Since the government’s response, the Bundestag deputy for the southern Palatinate, Thomas Hitschler (SPD), who serves as a member of the Bundestag’s Defense Committee, has been active in fostering a dialogue about renaming the Luftwaffe base. Germersheim Mayor Marcus Schaile mentioned in recent news reports that the city was surprised by the revelations about von Sponeck, but he affirmed that the task now at hand was to accelerate the dialogue about a new name for the base. On Feb. 28 Schaile informed the city council that a special meeting of the council would be held with the participation of the local Luftwaffe commander. They will consult with a Federal Armed Forces historian and citizens of the city to determine an appropriate new name for the base. Once this has been done, the mayor said that they will have to make decisions about the monument to von Sponeck in the city park Fronte Lamotte, as well as the street in Germersheim that bears his name. Besides Germersheim, there are streets and monuments honoring General von Sponeck in both Bremen and Neustrelitz.

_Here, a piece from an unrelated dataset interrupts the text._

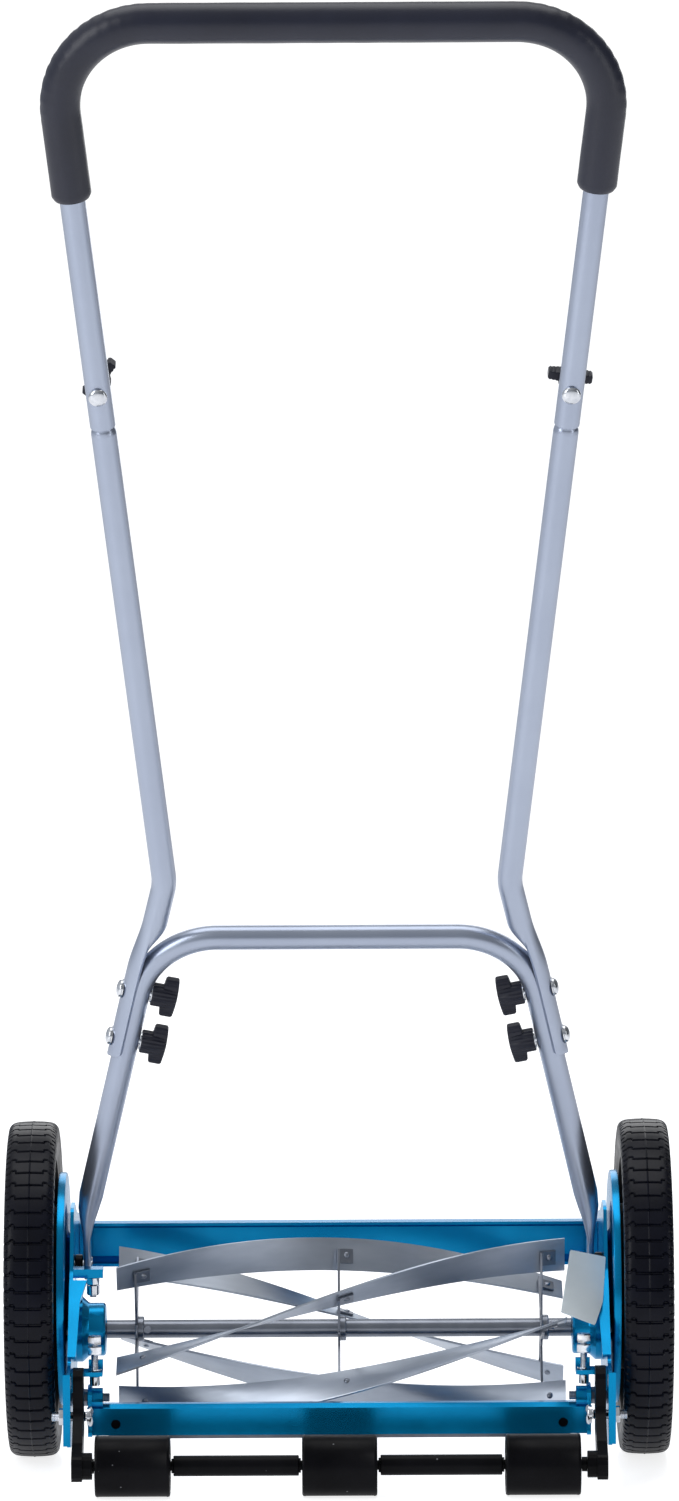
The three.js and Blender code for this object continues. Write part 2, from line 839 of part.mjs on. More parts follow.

“The case of General von Sponeck is complicated. He had the moral courage to refuse an order from Hitler to stand his ground when his troops were threatened with destruction, and he was court-martialed and later killed by the Nazis for it. At the same time, he did not refuse to carry out the criminal Commissar Order, which gave cover for what became a genocidal war against ‘Jewish Bolshevism’ in the Soviet Union,” said Grimmer-Solem. “While von Sponeck was not a Nazi in the technical sense and was himself even critical of some aspects of the regime, his orders and the actions of his troops leave no doubt that he had internalized anti-Semitic racism. Sponeck shows that it was not necessary to be an ideologically-driven Nazi to carry out the Nazi regime’s policy of mass murder. Under Nazism and in conditions of war, the lines between victim and perpetrator, between hero and follower could dissolve within a single person.”